The Democratic chair of the Senate Energy and Natural Resources Committee pulled no punches Thursday as he joined Republicans in assailing myriad Biden administration policies and practices.
In a blistering introduction to Interior Secretary Deb Haaland, Democratic Sen. Joe Manchin of West Virginia presented a wide-ranging indictment that blasted Interior’s energy-related decisions as well as the department’s alleged unresponsiveness to Congress.
“The radical climate advisers in the White House have put election-year politics ahead of a thoughtful and achievable long-term strategy for the country,” Manchin said.
Manchin added that “members of this committee are tired of asking again and again, ‘When will we see progress on action required by the law?’ and being told ‘soon’ or ‘we are working on it.’ Even worse, I’m tired of hearing, ‘I’ll get back to you on that.'”
Though far from the first time that Manchin has criticized the Biden administration’s energy policies, his extended recitation of specific complaints Thursday drew plaudits from committee Republicans, with Sen. John Hoeven of North Dakota saying it was “right on.”
Republican Sen. Lisa Murkowski of Alaska, who in 2021 provided a notable vote in support of Haaland’s confirmation, was even more direct in her denunciations that were sharp in both tone and substance.
“It seems like every single decision coming out of the department is working against Alaskans,” Murkowski said, adding that “the administration here has effectively reduced Alaska to nothing more than a debit card to pay off national environmental groups in an election year.”
The Alaska decisions include two from last month. The Bureau of Land Management officially recommended against building the Ambler Road, a proposed 211-mile roadway that would have led to mining in an undeveloped part of the state. The administration also issued a final rule restricting oil and gas development in the National Petroleum Reserve-Alaska.
Murkowski did not ask a question, though she reminded Haaland that a Senate Appropriations Committee hearing next week will be an occasion for an interrogation about dollars and cents. Haaland, who stuck to her prepared statement following Manchin’s scathing introduction, did not respond to Murkowski’s complaints.
A similarly sharp tone arose as Republican Sen. Jim Risch of Idaho denounced plans for the Lava Ridge wind energy project in his home state. The Lava Ridge project would entail some 400 turbines installed on about 84,000 acres of mostly federal lands in south-central Idaho.
“There are tens of thousands, perhaps in the hundreds of thousands, of Idahoans who are opposed to this and only a very small handful of people who support this,” Risch said. “What do you do about that?”
“We are currently working to conduct additional consultation with local elected officials and stakeholders,” Haaland said after repeated prompting from Risch.
Pressed by Republican Sen. Steve Daines of Montana, Haaland repeatedly said she didn’t know the answers to several specific questions concerning the greater Yellowstone ecosystem’s grizzly bear population.

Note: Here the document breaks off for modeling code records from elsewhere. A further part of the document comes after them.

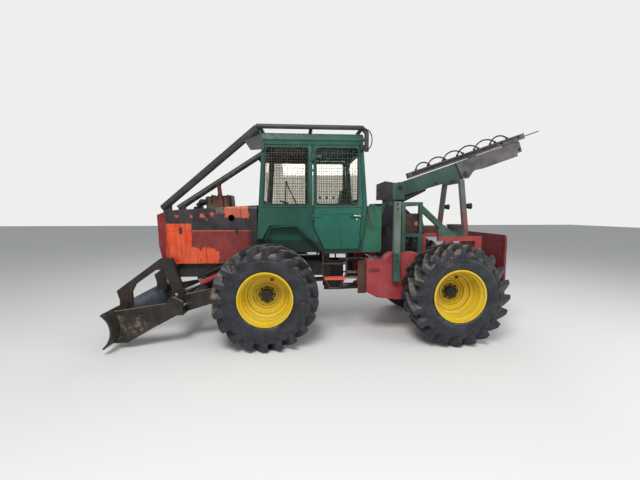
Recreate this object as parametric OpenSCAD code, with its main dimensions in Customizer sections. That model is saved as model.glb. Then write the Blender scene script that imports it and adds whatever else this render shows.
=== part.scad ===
/* [Running gear] */
// Distance between the front and the rear axle
wheelbase = 2549; // [2400:1:2700]
// Height of the wheel centres, equal to the radius at the lug tips
wheel_r = 690; // [670:1:700]
// Distance of a wheel's centre plane from the machine's middle
wheel_y = 855; // [850:1:880]
// Half the width of a tyre
tyre_half_w = 217; // [205:1:218]
// Height of the lugs over the tread
lug_h = 42; // [25:1:50]
// Width of a lug along the tread
lug_w = 46; // [30:1:60]
// How far the outer end of a lug lies behind its inner end, in degrees
lug_sweep = 17; // [10:1:22]
// Number of lugs on each half of the tread
lug_count = 20; // [14:2:22]
// Radius of the rim's flange
flange_r = 356; // [350:1:360]
// Half the width of the rim over its flanges
rim_half_w = 195; // [190:1:200]
// How far the wheel disc lies behind the rim's outer edge
disc_recess = 308; // [280:1:312]
// Thickness of the wheel disc at its hub
disc_t = 16; // [10:1:20]
// Thickness of the rim's flange
flange_t = 12; // [8:1:14]
// Radius of the rim's centre hole
pilot_r = 76.5; // [70:0.5:80]
// Diameter of the wheel bolt circle
bolt_pcd = 203; // [190:1:220]
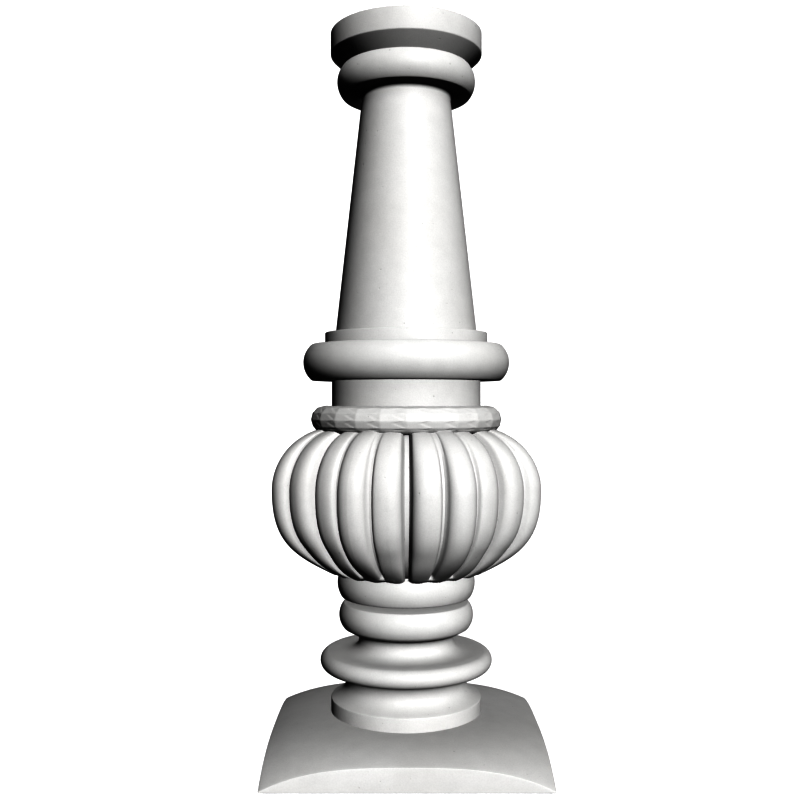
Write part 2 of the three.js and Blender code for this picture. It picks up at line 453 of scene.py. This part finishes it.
def carved_angles(radius, z):
    angles = []
    arc_length = lobe_pitch * radius
    for lobe in range(lobe_count):
        kinds = lobe_kinds[lobe % deep_every]
        left, right = (stations(flanks[kind], arc_length / 2, narrowing(z)) for kind in kinds)
        places = left + [arc_length / 2] + [arc_length - place for place in reversed(right[1:])]
        angles += [front + lobe_pitch * lobe + place / radius for place in places]
    return angles


even_angles = [front + 2 * math.pi * column / carved_columns for column in range(carved_columns)]


def carved_row(radius, z, follow=1.0):
    """A round row whose columns follow the grooves, or are even where follow is 0."""
    circle = []
    for grooved, even in zip(carved_angles(radius, z), even_angles):
        angle = even + (grooved - even) * follow
        circle.append((radius * math.cos(angle), radius * math.sin(angle), z))
    return circle


print(len(even_angles), "columns in a carved row")

# %% The crest line of a proud lobe
lip = ovolo_radius + bulb_overhang
crest_width = bulb_radius - lip
crest_curve = ((lip, bulb_bottom),
               (lip + lip_run * crest_width, bulb_bottom + lip_rise * bulb_lower_height),
               (bulb_radius, bulb_bottom + belly_start * bulb_lower_height),
               (bulb_radius, bulb_widest))


def crest_at(t):
    weights = ((1 - t) ** 3, 3 * t * (1 - t) ** 2, 3 * t * t * (1 - t), t ** 3)
    return tuple(sum(w * point[axis] for w, point in zip(weights, crest_curve)) for axis in (0, 1))


def cable_at(z):
    """The radius of the cable ring's lower face at a height."""
    half = cable_thickness / 2
    return cable_radius + math.sqrt(max(0.0, half * half - (z - cable_z) ** 2))


def shoulder_at(angle):
    return (bulb_radius - bulb_shoulder_width * (1 - math.cos(angle)),
            bulb_widest + bulb_shoulder_height * math.sin(angle))


lower_steps = 35
crowding = 1.15
crest = [crest_at((step / lower_steps) ** crowding) for step in range(lower_steps + 1)]
shoulder_steps = 24
coarse_reach = math.radians(60)
fine_step = math.radians(0.9)
for step in range(1, shoulder_steps + 1):
    crest.append(shoulder_at(coarse_reach * step / shoulder_steps))
angle = coarse_reach + fine_step
while shoulder_at(angle)[0] > cable_at(shoulder_at(angle)[1]):
    crest.append(shoulder_at(angle))
    angle += fine_step
print(len(crest), "points on the crest, which meets the cable ring at", [round(v, 1) for v in crest[-1]])

# %% Rows of the bulb
inner = ovolo_at(bulb_bottom)
least_flat = 0.25
underside_start = inner + 0.05
underside_end = lip - 0.6
underside_steps = 4
for step in range(underside_steps):
    share = step / underside_steps
    radius = underside_start + (underside_end - underside_start) * share
    add_row(carved_row(radius, bulb_bottom, share), carve=share, room=lip - inner - least_flat)
lip_corner = 0.1
for radius, z in ((underside_end, bulb_bottom), (lip - lip_corner, bulb_bottom + lip_corner)):
    add_row(carved_row(radius, z), carve=1, room=radius - inner - least_flat)
for radius, z in crest[1:]:
    carried = ovolo_at(z) if z < ovolo_top else 0.0
    covered = cable_at(z) if z > cable_z - cable_thickness / 2 else 0.0
    add_row(carved_row(radius, z), carve=1, room=radius - max(carried + least_flat, covered))
print(len(rows), "rows up to the cable ring")

# %% [markdown]
# ## The cable ring's blank
# A thick round ring lies in the top of the bulb. It could be a ready-made torus pushed into the
# bulb, but then the baluster would no longer be one closed skin. Instead its rows go round its
# section, from where the lobes' crests meet it, over its outer side, to where it meets the neck.
# Its columns start where the grooves' columns end and even out within a few rows. Its first and
# last rows are carved less, so that it still meets its neighbours.

# %% Rows of the cable ring
cable_rows = 52
even_out_rows = 6
ease_in_rows = 2
meeting = math.atan2(crest[-1][1] - cable_z, crest[-1][0] - cable_radius)
for step in range(1, cable_rows + 1):
    angle = meeting + (neck_angle - meeting) * step / cable_rows
    radius = cable_radius + cable_thickness / 2 * math.cos(angle)
    z = cable_z + cable_thickness / 2 * math.sin(angle)
    follow = max(0.0, 1 - step / even_out_rows)
    near_end = min(step, cable_rows - step)
    add_row(carved_row(radius, z, follow), cable=min(1.0, near_end / ease_in_rows))
for radius, z in above_cable[1:]:
    add_row(turned_row(radius, z, plain_columns))
print(len(rows), "rows in all")

# %% [markdown]
# ## From rows to a mesh
# Neighbouring rows with equal counts are joined by four-sided faces. Where a row of 480 meets one
# of 160, each long edge takes three short ones in a small fan. The two ends close on a single
# point each, so the skin is watertight. The numbers stored for each row become point attributes,
# which is how the script hands them on to the carving.

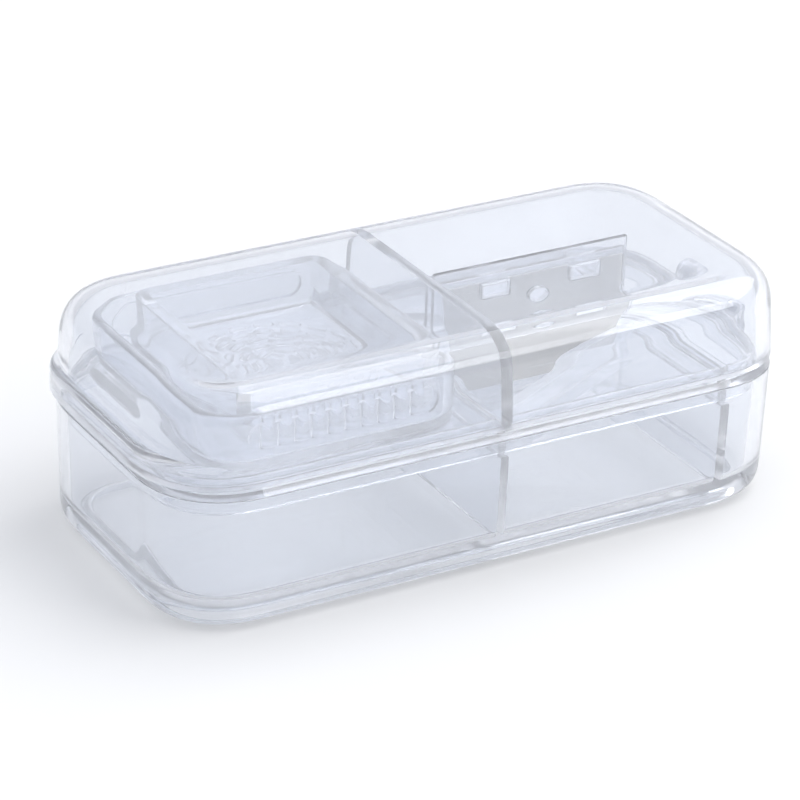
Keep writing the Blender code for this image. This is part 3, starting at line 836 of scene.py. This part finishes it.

The Fish and Wildlife Service has been studying the bear’s Endangered Species Act status for the past 14 months, and Haaland declined to say whether she thinks the population has recovered.
“I am not a scientist. I don’t want to speculate what the science would say,” Haaland said.
The loudest volume Thursday, and the most personal aside, arose when Missouri Republican Sen. Josh Hawley hammered away with a fast-paced string of challenges that were punctuated with a demand.
“Are you the secretary of the Department of Interior? I thought that’s why you were here. Are you the secretary? Don’t look at her, look at me,” Hawley said.
“I provide the vision, I provide the overall direction and mission,” Haaland said.
A Bureau of Land Management rule that became final last month places conservation and restoration of public lands on par with energy development and mining as appropriate uses of the 245 million acres of federal land that’s managed by the agency.
The House on Tuesday approved H.R. 3397, sponsored by Utah Republican Rep. John Curtis, which if enacted would block the BLM rule. Wyoming Sen. John Barrasso, the top GOP member of the Senate Energy and Natural Resources Committee, has filed a companion bill that so far has attracted 12 co-sponsors.
“That rule is going to turn decades of multiple-use mandate on its head,” Barrasso said Thursday, adding that “these are lands that Congress has specifically made available for grazing, for energy, for mineral production, for recreation.”
Haaland initially defended the Biden administration’s fiscal 2025 Interior budget request in an April 17 appearance before the House Appropriations Subcommittee on Interior and Environment. She appeared Wednesday before the House Natural Resources Committee.